01
Framing the decision
Art is a hybrid asset: half aesthetic, half financial. If you frame the purchase as pure investment you will make bad aesthetic decisions; if you frame it as pure passion you will overpay and under-document. The collectors I admire hold both in mind at once — they buy work they want to live with, and then treat the transaction with the rigor of any six-figure asset purchase.
Before you look at a single work, be honest about three things: your holding period (art rewards patience — think ten years, not two), your liquidity needs (do not buy with capital you may need back), and your tolerance for the fact that most works never appreciate meaningfully.
02
Provenance is the whole ballgame
Provenance is the documented chain of ownership from the artist's studio to the seller in front of you. A clean, continuous chain does three things at once: it supports authenticity, it clears title, and it establishes market comparables.
What I look for, in order:
- Studio or primary-market invoice (the artist's dealer at the time of sale).
- Named intermediate owners, with dates.
- Exhibition and publication history — museum shows and catalogues raisonnés carry the most weight.
- An explanation for any gap, especially the 1933–1945 window in European works.
Gaps are not fatal, but unexplained gaps are.
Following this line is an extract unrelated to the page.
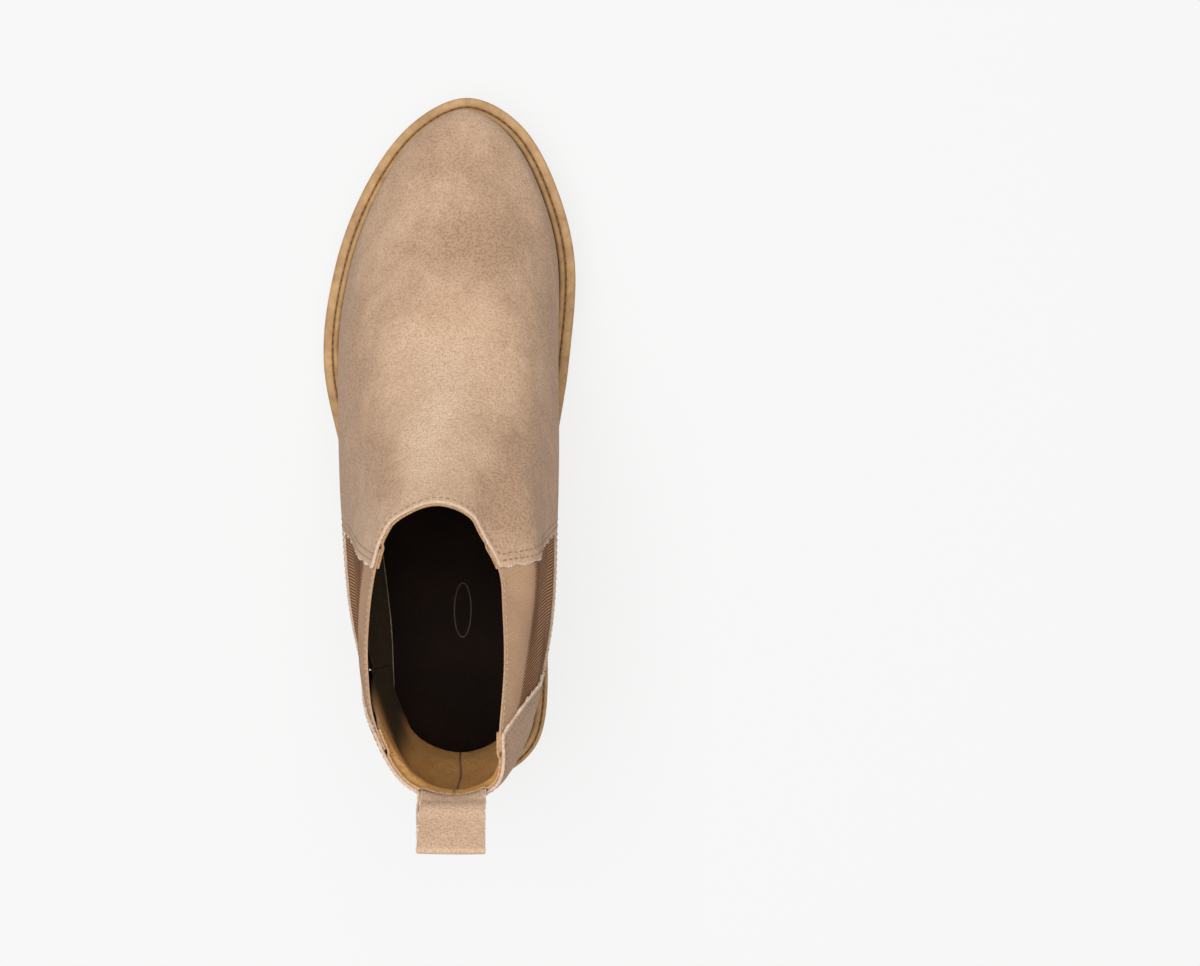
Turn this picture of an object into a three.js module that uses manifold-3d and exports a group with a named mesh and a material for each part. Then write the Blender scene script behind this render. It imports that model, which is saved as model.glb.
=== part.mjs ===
// A left chelsea boot as separate pieces: layered upper, elastic gores, pull tab, welt, sole and heel.
// Millimetres, +Z up, toe towards -Y, little-toe (lateral) side towards +X.
import * as THREE from "three";
import { mergeVertices } from "three/addons/utils/BufferGeometryUtils.js";
import Module from "manifold-3d";

const wasm = await Module();
wasm.setup();

// ---------- driving sizes ----------
const clearance = 0.3; // between pieces that touch
const soleLength = 278;
const soleMedial = 46.5; // centre line to the sole's edge at the ball
const soleLateral = 58.5;
const toeX = -1;
const heelX = 0.5;

const ballSeat = 21; // height of the welt's underside at the ball
const heelSeat = 40;
const toeSpring = 6.5;
const toeBreak = 72; // length of the part that curves up, from the toe tip
const waistStart = 172; // from the back of the heel
const heelFront = 52;

const midsoleThick = 4.5;
const outsoleHeelThick = 6;
const lugDepth = 4;
const lugPitch = 12.5;
const lugGroove = 4.2;
const lugSlant = 0.3; // radians
const lugRibHalf = 4; // half of the uncut rib down the middle
const lugLong = 70; // more than half the sole's width, so that each groove runs out of the side
const lugFirst = 20; // from the toe tip
const lugLast = 142; // from the back of the heel
const outsoleInset = 0.4;
const midsoleInset = 0.2;
const heelLength = 58;
const heelInset = 1;
const topPieceThick = 6;
const heelBreastLean = 4; // how far the breast leans in under the waist
const nailRadius = 1.2;
const nailLength = 15;
const nailSink = 1; // nail heads sit this far up inside the tread

const weltToe = 6.9; // how far the welt stands out past the upper
const weltHeel = 4.6;
const weltThick = 3;
const beadWide = 2;
const beadHigh = 1.6;
const beadBevel = 0.3;
const beadShoulder = 0.5;
const grooveWide = 1.2;
const grooveDeep = 0.8;
const threadRadius = 0.45;

const leatherThick = 1.3;
const layerGap = 0.5; // air left between the upper's layers
const middleThick = 1; // gore, toe puff and counter
const liningThick = 1;
const fillerThick = 2;
const insoleThick = 2.3;
const sockThick = 1.5;
const shankWide = 13;
const shankThick = 1.2;
const shankFrom = 146; // from the back of the heel
const shankTo = 48;
const shankX = 4; // out from the middle line, under the arch
const sockEase = 0.5; // how far the sock stops short of the insole's edge

const collarFront = 114; // from the back of the sole, as are the other places along the boot
const collarBack = 9;
const collarMedial = 21.5;
const collarLateral = 24.5;
const collarHeight = 150;
const collarBackRise = 7;
const goreFrontTop = 91;
const goreFrontFoot = 103;
const goreRearTop = 33;
const goreRearFoot = 48;
const rearSeamFlare = 4; // the rear seam stands upright and only sweeps back near the collar
const sideSeamFoot = 48;
const goreTuck = 7; // how far the elastic runs on under the panels
const seamGap = 0.5;
const puffReach = 2.2; // stations of the outline each way from the toe
const counterReach = 1.3; // and from the heel

const tabWide = 22.7;
const tabLong = 28.5;
const tabLeaf = 1.1;
const tabFoldGap = 0.5;
const tabLean = 0.6; // radians back from upright
const tabStandoff = 2; // pivot above the collar's edge

// ---------- the sole's outline ----------
// Nine stations from toe to heel: how far along, then each side's share of its full half width.
const along = [0, 0.036, 0.12, 0.24, 0.39, 0.56, 0.755, 0.94, 1];
const footShares = {
  medial: [0, 0.465, 0.78, 0.965, 0.91, 0.765, 0.74, 0.655, 0],
  lateral: [0, 0.375, 0.685, 0.91, 0.995, 0.82, 0.66, 0.55, 0],
};
const ankleShares = {
  medial: [0, 0.32, 0.64, 0.88, 0.98, 0.985, 0.925, 0.63, 0],
  lateral: [0, 0.32, 0.64, 0.9, 1.02, 0.98, 0.86, 0.62, 0],
};
const collarShares = {
  medial: [0, 0.5, 0.82, 0.97, 1, 1, 1, 0.95, 0],
  lateral: [0, 0.52, 0.79, 0.92, 1, 1, 1.03, 0.78, 0],
};
const backStation = along.length - 1;
const stationCount = 2 * backStation;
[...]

Ask the question in writing and keep the answer in the file.
03
Authenticity — signed, sealed, and confirmed
For living and recent-estate artists, authenticity is straightforward: a signed studio invoice and a certificate of authenticity from the artist or their foundation. For older work, the standard is a catalogue raisonné entry or an authentication board opinion — though be aware many artist foundations have shut down their authentication committees over the last decade, so the market now leans harder on scholarship and provenance.
A signature alone is not authentication. Neither is a gallery's assurance in an email. Get the written record.
04
Condition — bring a flashlight and a UV torch
A written condition report should disclose surface issues, structural issues, prior restoration, overpaint, and any conservation history. For any painting over roughly $10,000, I recommend commissioning an independent condition report from a conservator who does not stand to earn a commission on the sale. It usually costs $300–$800 and it is the single best insurance policy in the process.
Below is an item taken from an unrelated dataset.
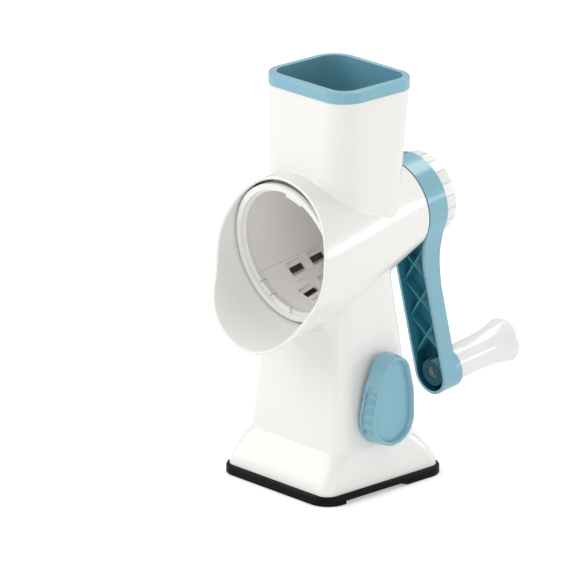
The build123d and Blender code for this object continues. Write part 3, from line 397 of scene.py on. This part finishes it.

At the viewing itself, look at the work in raking light and under UV. Prior restorations fluoresce differently from original paint. If the seller resists that inspection, walk away — the answer is in that reaction.
05
Price discovery
Auction records are public and searchable through subscription databases; primary-market prices are not. Never rely on a single auction result — one buyer in one room on one night is not a market. Look at three-to-five comparable results across at least two years, adjust for size, medium, period, and condition, then look at what similar works are asking in the primary market.
For emerging artists there are no meaningful comparables, so the diligence shifts to institutional traction: museum acquisitions, curator attention, critical writing, and the quality of the gallery representing the artist.
06
The paperwork lawyers actually read
Most collecting disputes I saw as an attorney turned on the invoice. A well-drafted invoice should include:
- Complete description — artist, title, year, medium, dimensions, edition size.
- Full price, itemized taxes, and the delivery location that determines tax jurisdiction.
- A written warranty of authenticity and clear title.
- A rescission right if authenticity is later disproven — typically for a defined window such as five or seven years.
- Allocation of shipping, insurance in transit, framing, and installation.
- Copyright reservation (the artist keeps it; you own the physical work).
If the seller uses their standard form, mark it up. Standard forms are drafted for the seller.
07
The carrying costs no one mentions
Once the work is on your wall, the meter starts. Budget for a specialist fine-art insurance rider (a standard homeowner's policy is not sufficient), climate-controlled storage or a serious HVAC setup, framing and periodic re-framing, professional cleaning every decade or so, and photographic documentation for both insurance and eventual resale.
Across a ten-year hold, these costs typically run one to two percent of the work's value per year. Model that into any return assumption.
08
Planning the exit before the entrance
You have three realistic exits: consign to auction, sell privately through a dealer, or gift/donate for tax planning. Each carries different costs, timelines, and market signals. Auction is public and price-transparent, but a failed lot burns the work for years. Private sale is discreet and often nets more, but takes longer. Charitable donation, done with an IRS-qualified appraisal, can be the most efficient exit if the work has appreciated and you have appropriate tax capacity.
None of these should be figured out in a hurry. If you buy well, you will have a decade to plan the exit — use it.
"The best transaction is the one you do not have to litigate. The second best is the one where the paperwork does the litigation for you."